┌────────
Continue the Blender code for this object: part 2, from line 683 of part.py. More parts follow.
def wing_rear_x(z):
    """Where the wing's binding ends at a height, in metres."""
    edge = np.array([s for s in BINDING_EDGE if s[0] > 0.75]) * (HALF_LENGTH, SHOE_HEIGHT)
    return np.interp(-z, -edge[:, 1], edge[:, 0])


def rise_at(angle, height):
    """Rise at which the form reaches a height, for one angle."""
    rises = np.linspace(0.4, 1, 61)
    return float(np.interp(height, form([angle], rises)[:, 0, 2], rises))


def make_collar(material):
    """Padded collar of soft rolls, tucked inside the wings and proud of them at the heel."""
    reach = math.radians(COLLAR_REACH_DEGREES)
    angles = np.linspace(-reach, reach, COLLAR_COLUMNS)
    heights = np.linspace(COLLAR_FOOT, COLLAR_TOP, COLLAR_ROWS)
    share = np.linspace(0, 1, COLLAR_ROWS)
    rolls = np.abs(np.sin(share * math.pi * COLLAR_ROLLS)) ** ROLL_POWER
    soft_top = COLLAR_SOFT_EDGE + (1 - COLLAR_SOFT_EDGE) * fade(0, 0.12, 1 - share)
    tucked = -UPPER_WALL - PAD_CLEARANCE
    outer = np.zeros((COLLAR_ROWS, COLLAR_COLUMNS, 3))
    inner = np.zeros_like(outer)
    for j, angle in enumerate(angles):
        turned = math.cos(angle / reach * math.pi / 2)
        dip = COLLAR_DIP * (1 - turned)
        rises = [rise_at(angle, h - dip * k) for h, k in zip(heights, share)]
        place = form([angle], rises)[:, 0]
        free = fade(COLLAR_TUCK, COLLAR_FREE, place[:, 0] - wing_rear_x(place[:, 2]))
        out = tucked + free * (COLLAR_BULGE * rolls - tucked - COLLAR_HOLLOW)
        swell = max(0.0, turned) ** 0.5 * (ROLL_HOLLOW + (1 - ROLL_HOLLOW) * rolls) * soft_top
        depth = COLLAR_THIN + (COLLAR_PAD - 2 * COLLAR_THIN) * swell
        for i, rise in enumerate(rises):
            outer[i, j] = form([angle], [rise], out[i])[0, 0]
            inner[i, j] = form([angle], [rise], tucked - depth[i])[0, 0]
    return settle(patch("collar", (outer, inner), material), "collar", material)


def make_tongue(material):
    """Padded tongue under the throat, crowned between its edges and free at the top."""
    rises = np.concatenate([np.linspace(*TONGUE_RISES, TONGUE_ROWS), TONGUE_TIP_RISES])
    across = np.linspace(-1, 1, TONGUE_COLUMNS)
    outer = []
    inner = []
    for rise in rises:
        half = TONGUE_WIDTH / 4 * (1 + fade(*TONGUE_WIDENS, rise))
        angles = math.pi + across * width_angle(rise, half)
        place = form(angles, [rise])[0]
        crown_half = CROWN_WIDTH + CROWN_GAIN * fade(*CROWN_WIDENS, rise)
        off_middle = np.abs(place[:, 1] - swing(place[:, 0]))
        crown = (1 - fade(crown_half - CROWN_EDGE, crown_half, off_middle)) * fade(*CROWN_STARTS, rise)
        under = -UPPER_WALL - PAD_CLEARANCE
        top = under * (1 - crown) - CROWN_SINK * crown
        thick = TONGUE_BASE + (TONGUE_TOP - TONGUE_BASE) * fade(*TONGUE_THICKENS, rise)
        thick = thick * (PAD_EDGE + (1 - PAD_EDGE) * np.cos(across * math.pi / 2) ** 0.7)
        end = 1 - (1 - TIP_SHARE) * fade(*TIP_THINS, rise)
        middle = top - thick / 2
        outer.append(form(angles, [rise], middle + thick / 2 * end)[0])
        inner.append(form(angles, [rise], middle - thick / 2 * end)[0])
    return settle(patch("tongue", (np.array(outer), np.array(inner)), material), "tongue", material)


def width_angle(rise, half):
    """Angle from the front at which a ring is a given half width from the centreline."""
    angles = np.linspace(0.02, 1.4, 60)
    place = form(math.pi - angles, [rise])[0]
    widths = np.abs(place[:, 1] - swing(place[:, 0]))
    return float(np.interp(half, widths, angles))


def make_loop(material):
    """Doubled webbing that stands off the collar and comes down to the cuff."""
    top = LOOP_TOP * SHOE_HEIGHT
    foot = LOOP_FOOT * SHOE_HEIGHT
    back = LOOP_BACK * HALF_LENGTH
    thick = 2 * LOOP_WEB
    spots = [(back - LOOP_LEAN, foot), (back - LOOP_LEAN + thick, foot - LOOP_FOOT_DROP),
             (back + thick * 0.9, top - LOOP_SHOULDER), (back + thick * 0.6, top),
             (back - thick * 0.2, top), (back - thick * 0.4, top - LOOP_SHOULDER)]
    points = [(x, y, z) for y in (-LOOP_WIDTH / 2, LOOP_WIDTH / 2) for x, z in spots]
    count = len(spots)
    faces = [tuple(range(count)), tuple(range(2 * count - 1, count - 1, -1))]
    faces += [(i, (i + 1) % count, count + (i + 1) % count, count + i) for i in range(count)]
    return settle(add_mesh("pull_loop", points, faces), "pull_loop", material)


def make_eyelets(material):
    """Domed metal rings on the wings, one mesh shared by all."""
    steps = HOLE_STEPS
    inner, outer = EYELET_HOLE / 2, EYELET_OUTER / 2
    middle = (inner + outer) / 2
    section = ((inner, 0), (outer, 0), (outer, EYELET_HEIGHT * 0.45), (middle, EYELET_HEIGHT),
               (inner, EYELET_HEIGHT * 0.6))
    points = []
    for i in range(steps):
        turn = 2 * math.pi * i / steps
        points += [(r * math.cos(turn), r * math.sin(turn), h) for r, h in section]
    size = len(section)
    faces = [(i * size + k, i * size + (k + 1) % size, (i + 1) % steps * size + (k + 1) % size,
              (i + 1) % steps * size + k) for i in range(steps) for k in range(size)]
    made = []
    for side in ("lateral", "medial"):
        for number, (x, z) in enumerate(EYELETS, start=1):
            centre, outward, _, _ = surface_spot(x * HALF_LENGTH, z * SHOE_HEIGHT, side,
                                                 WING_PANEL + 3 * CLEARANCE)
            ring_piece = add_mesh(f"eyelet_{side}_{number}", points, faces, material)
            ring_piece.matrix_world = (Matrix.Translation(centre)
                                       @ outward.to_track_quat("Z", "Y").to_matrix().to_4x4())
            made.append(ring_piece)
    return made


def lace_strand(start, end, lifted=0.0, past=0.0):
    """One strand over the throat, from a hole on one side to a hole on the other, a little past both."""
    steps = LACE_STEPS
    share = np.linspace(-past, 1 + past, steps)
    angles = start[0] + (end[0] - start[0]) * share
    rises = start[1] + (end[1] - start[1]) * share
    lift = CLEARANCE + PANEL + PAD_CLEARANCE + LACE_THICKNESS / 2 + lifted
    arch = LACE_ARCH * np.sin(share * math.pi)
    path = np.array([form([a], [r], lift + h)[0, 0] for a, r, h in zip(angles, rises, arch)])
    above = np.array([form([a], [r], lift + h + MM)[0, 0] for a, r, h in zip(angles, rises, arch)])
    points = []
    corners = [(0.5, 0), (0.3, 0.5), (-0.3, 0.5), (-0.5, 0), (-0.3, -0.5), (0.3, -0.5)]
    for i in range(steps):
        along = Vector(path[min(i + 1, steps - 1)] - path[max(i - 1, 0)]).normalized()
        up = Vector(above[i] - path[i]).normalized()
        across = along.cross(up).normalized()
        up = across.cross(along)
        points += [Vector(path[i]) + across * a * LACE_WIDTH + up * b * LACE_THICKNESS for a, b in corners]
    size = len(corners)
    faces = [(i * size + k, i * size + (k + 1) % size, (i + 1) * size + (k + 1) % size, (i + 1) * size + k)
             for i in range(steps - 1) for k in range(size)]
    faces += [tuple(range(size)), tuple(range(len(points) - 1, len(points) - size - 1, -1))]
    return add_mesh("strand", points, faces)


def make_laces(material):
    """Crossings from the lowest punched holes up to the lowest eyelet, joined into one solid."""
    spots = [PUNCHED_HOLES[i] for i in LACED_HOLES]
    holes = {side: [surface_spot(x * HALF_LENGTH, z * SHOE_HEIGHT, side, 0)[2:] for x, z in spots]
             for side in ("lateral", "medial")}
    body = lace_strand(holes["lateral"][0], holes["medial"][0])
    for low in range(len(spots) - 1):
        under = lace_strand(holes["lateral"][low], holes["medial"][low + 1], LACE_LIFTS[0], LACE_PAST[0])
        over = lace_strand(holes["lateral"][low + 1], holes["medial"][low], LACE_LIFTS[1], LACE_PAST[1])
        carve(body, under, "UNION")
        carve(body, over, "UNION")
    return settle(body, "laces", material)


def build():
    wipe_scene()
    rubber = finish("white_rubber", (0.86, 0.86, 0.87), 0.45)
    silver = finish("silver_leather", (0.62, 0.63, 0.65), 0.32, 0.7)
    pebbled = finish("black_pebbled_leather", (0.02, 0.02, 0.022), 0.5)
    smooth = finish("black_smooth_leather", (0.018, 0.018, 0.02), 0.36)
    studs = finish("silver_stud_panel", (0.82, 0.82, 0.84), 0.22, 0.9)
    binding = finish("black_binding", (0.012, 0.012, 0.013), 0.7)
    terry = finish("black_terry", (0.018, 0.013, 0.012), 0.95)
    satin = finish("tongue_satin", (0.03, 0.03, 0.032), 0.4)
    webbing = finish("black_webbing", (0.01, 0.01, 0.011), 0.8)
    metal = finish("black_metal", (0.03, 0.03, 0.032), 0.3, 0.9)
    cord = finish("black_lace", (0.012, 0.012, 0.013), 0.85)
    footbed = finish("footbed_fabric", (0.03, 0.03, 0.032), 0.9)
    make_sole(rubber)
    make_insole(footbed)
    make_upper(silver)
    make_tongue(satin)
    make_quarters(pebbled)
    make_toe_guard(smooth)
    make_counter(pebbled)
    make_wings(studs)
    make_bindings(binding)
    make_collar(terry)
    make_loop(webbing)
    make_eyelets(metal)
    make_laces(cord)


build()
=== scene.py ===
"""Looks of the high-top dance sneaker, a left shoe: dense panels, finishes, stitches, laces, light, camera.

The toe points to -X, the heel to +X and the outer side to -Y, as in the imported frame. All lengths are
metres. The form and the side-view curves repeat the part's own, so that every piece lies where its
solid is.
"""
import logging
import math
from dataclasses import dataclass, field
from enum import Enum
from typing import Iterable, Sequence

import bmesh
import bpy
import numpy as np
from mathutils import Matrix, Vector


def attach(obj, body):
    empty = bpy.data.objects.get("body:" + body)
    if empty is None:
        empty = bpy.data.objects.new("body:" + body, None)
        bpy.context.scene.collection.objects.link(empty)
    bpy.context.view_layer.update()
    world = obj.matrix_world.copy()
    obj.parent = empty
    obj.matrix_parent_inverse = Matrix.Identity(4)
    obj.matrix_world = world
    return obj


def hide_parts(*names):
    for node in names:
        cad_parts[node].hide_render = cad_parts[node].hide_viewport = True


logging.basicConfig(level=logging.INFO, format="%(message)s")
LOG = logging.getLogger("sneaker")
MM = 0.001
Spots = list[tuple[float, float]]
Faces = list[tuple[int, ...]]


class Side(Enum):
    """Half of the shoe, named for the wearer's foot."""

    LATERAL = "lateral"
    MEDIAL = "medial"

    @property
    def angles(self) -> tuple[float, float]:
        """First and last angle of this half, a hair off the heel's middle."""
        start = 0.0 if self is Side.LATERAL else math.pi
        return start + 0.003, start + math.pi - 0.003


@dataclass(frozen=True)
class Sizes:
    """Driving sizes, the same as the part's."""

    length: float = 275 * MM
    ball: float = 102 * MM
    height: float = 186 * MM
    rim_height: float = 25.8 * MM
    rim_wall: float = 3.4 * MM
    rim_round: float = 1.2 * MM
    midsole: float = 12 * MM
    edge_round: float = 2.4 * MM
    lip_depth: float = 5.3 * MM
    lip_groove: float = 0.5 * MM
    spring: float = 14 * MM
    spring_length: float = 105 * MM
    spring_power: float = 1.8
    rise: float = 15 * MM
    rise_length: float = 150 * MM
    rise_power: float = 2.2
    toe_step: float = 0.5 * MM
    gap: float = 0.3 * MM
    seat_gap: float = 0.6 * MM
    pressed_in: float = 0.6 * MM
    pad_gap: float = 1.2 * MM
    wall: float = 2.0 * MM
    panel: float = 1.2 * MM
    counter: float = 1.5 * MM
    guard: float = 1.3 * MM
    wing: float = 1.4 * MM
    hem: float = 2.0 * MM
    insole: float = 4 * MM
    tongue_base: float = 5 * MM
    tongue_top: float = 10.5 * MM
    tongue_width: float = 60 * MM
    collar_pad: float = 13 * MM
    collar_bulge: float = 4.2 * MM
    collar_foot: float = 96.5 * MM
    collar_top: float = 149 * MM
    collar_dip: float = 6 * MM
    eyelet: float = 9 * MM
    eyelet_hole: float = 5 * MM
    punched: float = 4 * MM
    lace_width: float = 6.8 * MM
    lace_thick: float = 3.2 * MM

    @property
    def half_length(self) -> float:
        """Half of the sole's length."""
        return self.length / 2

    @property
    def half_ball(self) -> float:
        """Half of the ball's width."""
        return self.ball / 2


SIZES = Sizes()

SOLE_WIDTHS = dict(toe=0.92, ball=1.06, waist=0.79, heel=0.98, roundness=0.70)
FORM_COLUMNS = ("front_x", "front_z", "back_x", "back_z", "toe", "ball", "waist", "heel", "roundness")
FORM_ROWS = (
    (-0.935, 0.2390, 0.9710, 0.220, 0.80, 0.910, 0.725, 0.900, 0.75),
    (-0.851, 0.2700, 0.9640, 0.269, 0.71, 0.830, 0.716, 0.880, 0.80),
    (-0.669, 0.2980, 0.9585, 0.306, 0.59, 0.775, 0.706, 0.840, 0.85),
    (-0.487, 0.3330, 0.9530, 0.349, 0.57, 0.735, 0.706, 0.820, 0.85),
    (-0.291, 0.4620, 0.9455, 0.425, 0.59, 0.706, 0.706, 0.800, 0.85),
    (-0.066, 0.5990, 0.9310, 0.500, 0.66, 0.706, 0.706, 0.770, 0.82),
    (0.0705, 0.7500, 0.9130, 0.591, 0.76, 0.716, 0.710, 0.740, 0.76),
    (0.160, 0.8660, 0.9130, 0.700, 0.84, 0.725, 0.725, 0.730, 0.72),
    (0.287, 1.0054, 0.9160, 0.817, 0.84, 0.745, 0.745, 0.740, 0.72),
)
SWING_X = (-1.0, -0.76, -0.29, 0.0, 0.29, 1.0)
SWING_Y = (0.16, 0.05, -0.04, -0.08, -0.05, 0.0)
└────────
*SHORT TASK:* Beginning at the top of the data, extract each line through the line containing "0, 2], rises))" and return those lines exactly, with nothing added.

*RESPONSE TO THIS EXERCISE:*
Continue the Blender code for this object: part 2, from line 683 of part.py. More parts follow.
def wing_rear_x(z):
    """Where the wing's binding ends at a height, in metres."""
    edge = np.array([s for s in BINDING_EDGE if s[0] > 0.75]) * (HALF_LENGTH, SHOE_HEIGHT)
    return np.interp(-z, -edge[:, 1], edge[:, 0])


def rise_at(angle, height):
    """Rise at which the form reaches a height, for one angle."""
    rises = np.linspace(0.4, 1, 61)
    return float(np.interp(height, form([angle], rises)[:, 0, 2], rises))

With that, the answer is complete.